Target will double bonuses for salaried employees this year, the retailer announced last week.

Most salaried workers at Target receive an annual bonus, based on Target’s performance and the eligible amount set as part of their compensation. This year, the retailer will pay 100 percent of employees’ eligible annual bonus amounts for the most recent fiscal year—an increase from 50 percent in the prior year. Bonuses will be paid out in late March.

“Based on Target’s performance in 2023, including the $2 billion in additional profit growth our team delivered that exceeded the goals we set at the beginning of the year, we’re rewarding our team accordingly,” the company said in a statement.

The news comes as recent reports found that year-end bonuses were down in 2023 compared with 2022. However, bonuses continue to be a top strategy for many employers, especially those looking to stay competitive and keep workers happy amid continuing high costs of living.

SHRM Online rounded up additional news on the state of bonuses.

Walmart Made Compensation Moves Earlier This Year

The Target news comes after its primary competitor, Walmart, made compensation moves earlier in the year—including changes to bonuses for its store managers.

In January, Walmart—the nation’s largest private employer—said it is raising the average salary for store managers by roughly 9.4 percent—to $128,000 a year, up from $117,000. Store managers will also be eligible for bonuses of up to 200 percent of their base salary, based on individual store sales and profit.

(SHRM Online)

Other Employers Have Announced Bonuses in Recent Months

Other employers have announced bonuses this year, as well.

In February, Wells Fargo said it giving out a one-time bonus of $1,000 to U.S. employees who were paid less than $75,000 in salary last year, while Bank of America said it would give restricted stock bonuses worth a collective $800 million to roughly 97 percent of its staff, according to reports.

Mark Cuban told Dallas Mavericks employees via email in January that they would be receiving significant bonuses—worth a cumulative $35 million.

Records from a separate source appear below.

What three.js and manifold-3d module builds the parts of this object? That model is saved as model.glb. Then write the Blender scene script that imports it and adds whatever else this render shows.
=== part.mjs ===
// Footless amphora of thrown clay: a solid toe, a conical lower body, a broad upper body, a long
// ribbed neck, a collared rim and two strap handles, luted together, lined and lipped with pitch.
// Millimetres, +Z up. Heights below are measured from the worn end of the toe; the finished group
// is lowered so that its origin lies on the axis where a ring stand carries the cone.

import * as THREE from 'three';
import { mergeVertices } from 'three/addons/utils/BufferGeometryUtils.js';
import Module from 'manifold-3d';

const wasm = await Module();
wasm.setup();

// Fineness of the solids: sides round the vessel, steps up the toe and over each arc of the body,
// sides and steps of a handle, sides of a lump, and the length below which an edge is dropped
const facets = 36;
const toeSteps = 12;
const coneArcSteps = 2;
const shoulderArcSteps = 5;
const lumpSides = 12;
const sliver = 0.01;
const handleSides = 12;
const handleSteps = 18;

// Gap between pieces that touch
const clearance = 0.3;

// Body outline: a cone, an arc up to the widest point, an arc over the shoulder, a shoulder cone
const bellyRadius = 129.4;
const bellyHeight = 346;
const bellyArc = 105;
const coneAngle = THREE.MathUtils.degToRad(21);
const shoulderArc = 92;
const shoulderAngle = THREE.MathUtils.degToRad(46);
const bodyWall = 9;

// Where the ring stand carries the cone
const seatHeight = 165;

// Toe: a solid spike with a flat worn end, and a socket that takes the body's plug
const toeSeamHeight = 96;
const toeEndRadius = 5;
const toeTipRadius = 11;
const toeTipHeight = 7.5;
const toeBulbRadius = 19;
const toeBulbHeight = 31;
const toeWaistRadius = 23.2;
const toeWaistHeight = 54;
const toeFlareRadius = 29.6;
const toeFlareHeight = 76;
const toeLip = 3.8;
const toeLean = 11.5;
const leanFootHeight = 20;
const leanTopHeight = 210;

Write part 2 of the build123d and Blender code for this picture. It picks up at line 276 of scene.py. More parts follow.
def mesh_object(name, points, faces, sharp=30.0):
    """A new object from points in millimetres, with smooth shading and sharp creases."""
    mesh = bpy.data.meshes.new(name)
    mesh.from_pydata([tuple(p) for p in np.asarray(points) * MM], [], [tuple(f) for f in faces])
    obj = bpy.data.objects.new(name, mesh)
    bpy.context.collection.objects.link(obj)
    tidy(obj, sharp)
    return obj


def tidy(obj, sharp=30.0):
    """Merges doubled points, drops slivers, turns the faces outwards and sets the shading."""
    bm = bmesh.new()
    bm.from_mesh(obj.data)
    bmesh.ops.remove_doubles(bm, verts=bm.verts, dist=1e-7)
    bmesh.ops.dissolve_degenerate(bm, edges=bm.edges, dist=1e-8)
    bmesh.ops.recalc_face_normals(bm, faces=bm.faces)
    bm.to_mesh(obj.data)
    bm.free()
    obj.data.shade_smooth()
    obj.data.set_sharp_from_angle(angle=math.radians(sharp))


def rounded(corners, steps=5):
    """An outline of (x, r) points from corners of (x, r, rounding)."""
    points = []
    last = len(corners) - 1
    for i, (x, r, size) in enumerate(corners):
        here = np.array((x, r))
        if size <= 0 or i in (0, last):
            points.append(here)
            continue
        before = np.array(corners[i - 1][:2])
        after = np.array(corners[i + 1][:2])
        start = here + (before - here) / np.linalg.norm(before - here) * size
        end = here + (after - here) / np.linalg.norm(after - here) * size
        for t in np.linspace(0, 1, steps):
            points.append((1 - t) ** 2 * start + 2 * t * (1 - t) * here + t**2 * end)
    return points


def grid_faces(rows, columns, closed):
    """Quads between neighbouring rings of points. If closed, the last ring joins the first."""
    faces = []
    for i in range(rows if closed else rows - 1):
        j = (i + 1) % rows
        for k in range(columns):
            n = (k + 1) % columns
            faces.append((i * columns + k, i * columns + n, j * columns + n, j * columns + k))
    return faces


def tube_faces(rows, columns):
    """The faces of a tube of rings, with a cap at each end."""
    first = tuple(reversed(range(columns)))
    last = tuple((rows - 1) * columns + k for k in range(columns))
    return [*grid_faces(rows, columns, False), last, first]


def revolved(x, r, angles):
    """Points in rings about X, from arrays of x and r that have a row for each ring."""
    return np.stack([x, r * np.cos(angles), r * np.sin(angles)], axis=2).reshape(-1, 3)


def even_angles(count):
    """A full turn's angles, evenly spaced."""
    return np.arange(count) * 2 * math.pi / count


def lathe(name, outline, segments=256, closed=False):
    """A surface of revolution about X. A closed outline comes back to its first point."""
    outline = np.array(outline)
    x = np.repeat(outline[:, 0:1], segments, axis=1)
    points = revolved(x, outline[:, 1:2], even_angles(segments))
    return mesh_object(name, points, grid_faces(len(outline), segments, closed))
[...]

(SHRM Online and SHRM Online)

Year-End Bonuses Were Down in 2023

In 2023, year-end bonuses were down between 3.8 percent and 36.2 percent from 2022 depending on industry, and down between 12.3 percent and 36.7 percent compared with 2021, according to data from payroll company Gusto, which analyzed data from more than 300,000 clients.

In December, bonuses paid by firms on Gusto’s platform averaged $2,145, a 21 percent decline from the $2,730 average in December 2022. The 2023 amount is also a 40 percent drop from the $3,583 average bonus handed out in December 2019.

The decline is largely the result of a less competitive labor market, meaning employers are not as motivated to give big bonuses or pay increases to woo and retain workers. Meanwhile, employers are also feeling the effects of the persistently high cost of living and are growing more cautious about spending.

“Bonuses have gotten smaller over the last two years,” said Liz Wilke, principal economist at Gusto. “That’s been largely driven by the labor market stabilizing and employers feeling squeezed by inflation. Declining bonuses indicate to us that employers are rethinking their aggressive talent acquisition and retention strategies as they look ahead to the next year.”

(SHRM Online)

The State of Bonuses

Bonuses are still fairly common among many organizations, especially because they are highly desired by employees. But overall, the strength of the economy often plays into corporate decisions about bonuses, including those awarded during the holiday season, said Eric Cormier, manager of HR services with Insperity, an HR services firm headquartered in Kingwood, Texas.

In an interview with SHRM Online in November, Cormier said that although bonuses continue to be awarded by many organizations and can boost employee morale, some employers refrained from bonuses altogether the past couple of years due to fears of a recession.